Desperté a media noche con la emperatriz de Fantasía hablándome directo a los ojos como le habla directo a la cámara en esa película que, aunque haya enfurecido a su autor, a mí me volvió a dejar pasmada de felicidad y de impresión durante su revival en "el pantallón".  Los motivos, claro, fueron distintos:  descubrí que el actor que hace de Atreyu, al  que yo recordaba como un guerrero correcto, no había llegado ni a la pubertad; y que el viejito de la tienda que le advierte a Bastian de los males del libro con el Aurín en la portada, debe haber tenido máximo cuarenta años; descubrí que Falcor, el dragón de la suerte que vuela por los aires de Fantasía y de Chicago, es de peluche vil y que todo en ese cine fantástico de efectos especiales análogos es más antiguo y quizá por eso más impresionante de lo que fue. Las palabras de la emperatriz me despertaron, sus ojos verdes y redondos como canicas, suplicándole a Bastian que se creyera su ficción.

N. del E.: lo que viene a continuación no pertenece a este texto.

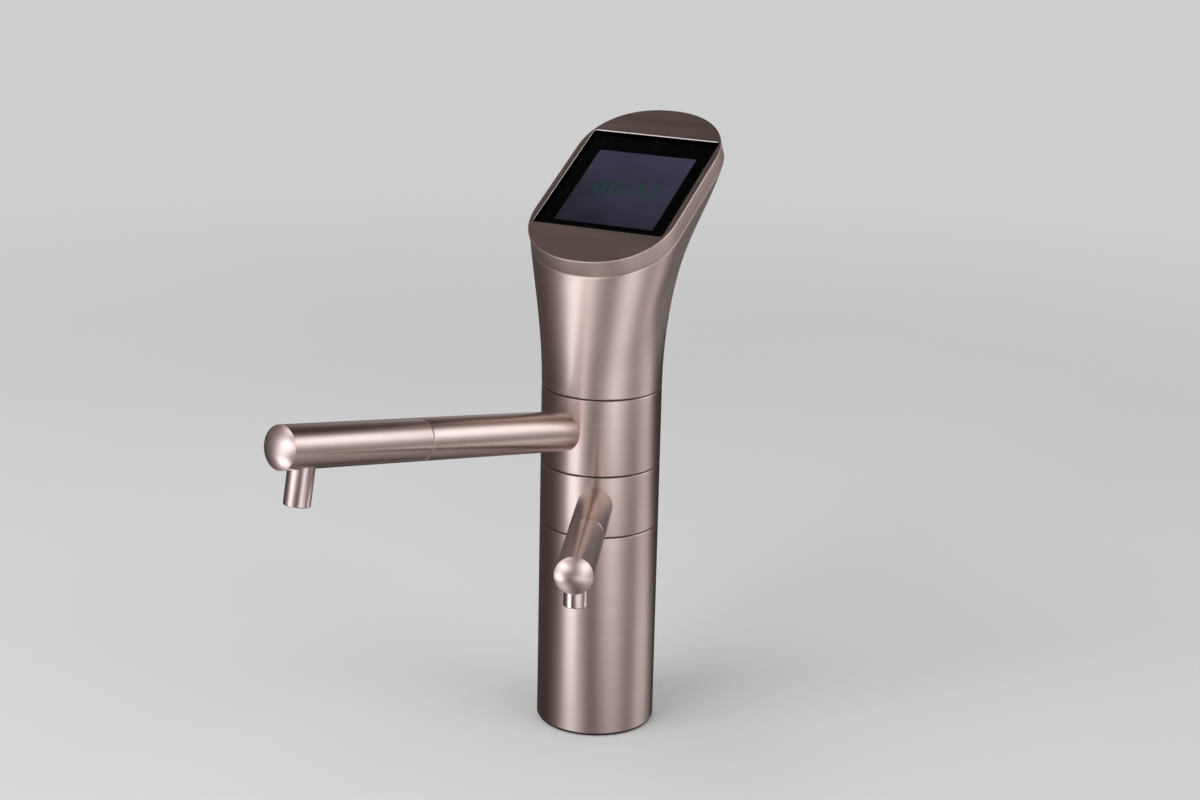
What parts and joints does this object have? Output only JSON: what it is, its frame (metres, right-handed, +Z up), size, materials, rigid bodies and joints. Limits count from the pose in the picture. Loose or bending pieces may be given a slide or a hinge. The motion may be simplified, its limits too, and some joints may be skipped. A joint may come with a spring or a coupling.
{
  "type": "filter water faucet",
  "caption": "Round deck-mounted filter water faucet with two swivelling spouts and a flared head that carries a slanted touch display.",
  "frame": {"origin": "where the column's axis meets the top of the deck", "axes": "+Z up along the column, -Y towards the user, +X to the user's right"},
  "size_m": [0.1104, 0.2654, 0.3599],
  "materials": {
    "satin_nickel": "fine circumferential satin",
    "dark_nickel": "brushed, darker face",
    "brass": "machined",
    "steel": "plain",
    "black_rubber": "matte",
    "black_plastic": "matte",
    "white_polymer": "matte",
    "black_glass": "polished",
    "screen": "smooth",
    "circuit_board": "satin"
  },
  "bodies": {
    "column": {"deck_gasket": "black_rubber", "base_tube": "satin_nickel", "base_plug": "brass", "threaded_shank": "brass", "deck_rubber_washer": "black_rubber", "deck_steel_washer": "steel", "deck_nut": "brass", "shank_grommet": "black_rubber", "upper_inlet_tube": "steel", "lower_inlet_tube": "steel", "upper_inlet_tail": "brass", "lower_inlet_tail": "brass", "stem": "brass", "upper_o_rings": "black_rubber", "lower_o_rings": "black_rubber", "base_slip_washer": "black_plastic", "middle_slip_washer": "black_plastic", "head_slip_washer": "black_plastic", "retaining_nut": "brass", "head_shell": "satin_nickel", "head_set_screw": "steel", "head_cover": "dark_nickel", "cover_screws": "steel", "display_glass": "black_glass", "glass_gasket": "black_rubber", "lcd_panel": "screen", "display_carrier": "black_plastic", "carrier_screws": "steel", "control_board": "circuit_board", "board_screws": "steel", "cable_socket": "white_polymer"},
    "upper_spout": {"upper_ring": "satin_nickel", "upper_root_tube": "satin_nickel", "upper_coupling": "brass", "upper_coupling_seal": "black_rubber", "upper_front_tube": "satin_nickel", "upper_end_cap": "satin_nickel", "upper_nozzle": "satin_nickel", "upper_flow_disc": "white_polymer"},
    "lower_spout": {"lower_ring": "satin_nickel", "lower_root_tube": "satin_nickel", "lower_coupling": "brass", "lower_coupling_seal": "black_rubber", "lower_front_tube": "satin_nickel", "lower_end_cap": "satin_nickel", "lower_nozzle": "satin_nickel", "lower_flow_disc": "white_polymer"}
  },
  "joints": [
    {"name": "upper_swivel", "type": "hinge", "parent": "column", "child": "upper_spout", "pos_m": [0, 0, 0.1425], "axis": [0, 0, 1], "continuous": true},
    {"name": "lower_swivel", "type": "hinge", "parent": "column", "child": "lower_spout", "pos_m": [0, 0, 0.1105], "axis": [0, 0, 1], "continuous": true}
  ]
}
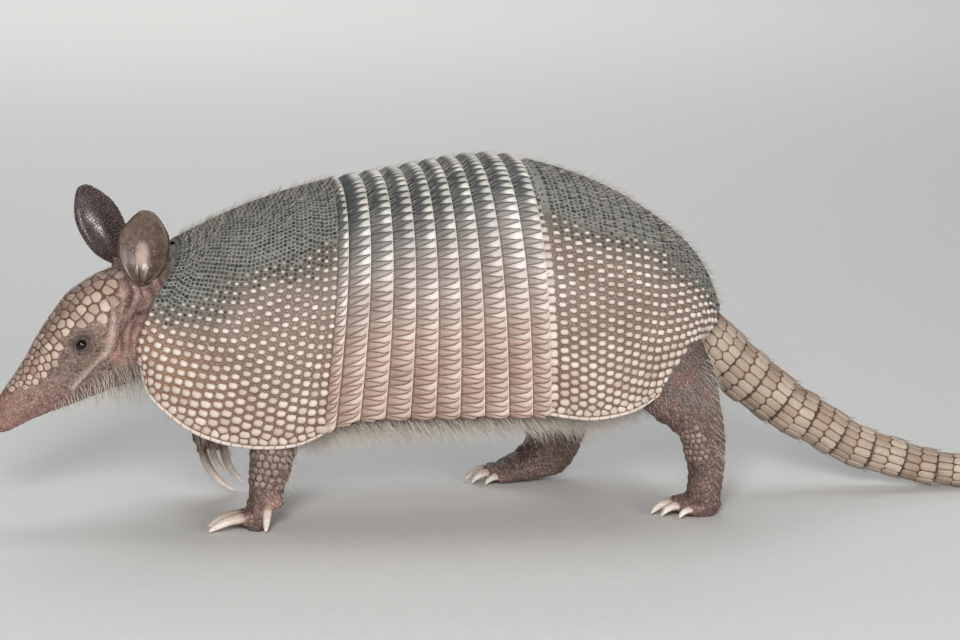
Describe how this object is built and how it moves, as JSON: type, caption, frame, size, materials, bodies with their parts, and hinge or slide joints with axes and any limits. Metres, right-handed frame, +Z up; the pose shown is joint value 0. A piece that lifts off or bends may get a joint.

Esa es La Historia sin Fin, dice: así como Bastian acompañó a Atreyu en sus aventuras, otros acompañaron a Bastian: Dani, Mateo, yo; y todos los niños de los ochentas que sí vieron esa peli en el cine, no como yo, que nada más recuerdo mis propios inventos. Y así sigue, la emperatriz me recuerda que a mí me acompaña mi hermano Mateo a los nueve años y sus amuletos protectores, tan etéreos y verdaderos como cualquier buen invento; y la memoria de nuestra infancia, redonda y azucarada como la mejor ficción.  Me recuerda también que me acompaña el presente, que se hace ficción cuando pasa: mi hermano Mateo paradito en el jardín de los volcanes, vestido de novio, esperando a su mujer; nuestro hermano Arturo, hijo del dueño del jardín, teniendo dos hijos perfectos unos días después; el pantallón de Dani, la ficción que vemos todos los días y la que inventamos cuando nos ponemos a trabajar; mis papás en su casa, sin irse de viaje; mi recámara compartida, obscura y cálida; los ojos de la emperatriz. Todo ronda al mismo tiempo. En la memoria la ficción y la verdad se mezclan y da igual cuál es cuál. ¿Qué habrá sido de los dos tesoros pasados de Mateo? ¿Qué será de lo que atesoremos en el futuro? ¿Nos andarán protegiendo siempre, como los buenos inventos?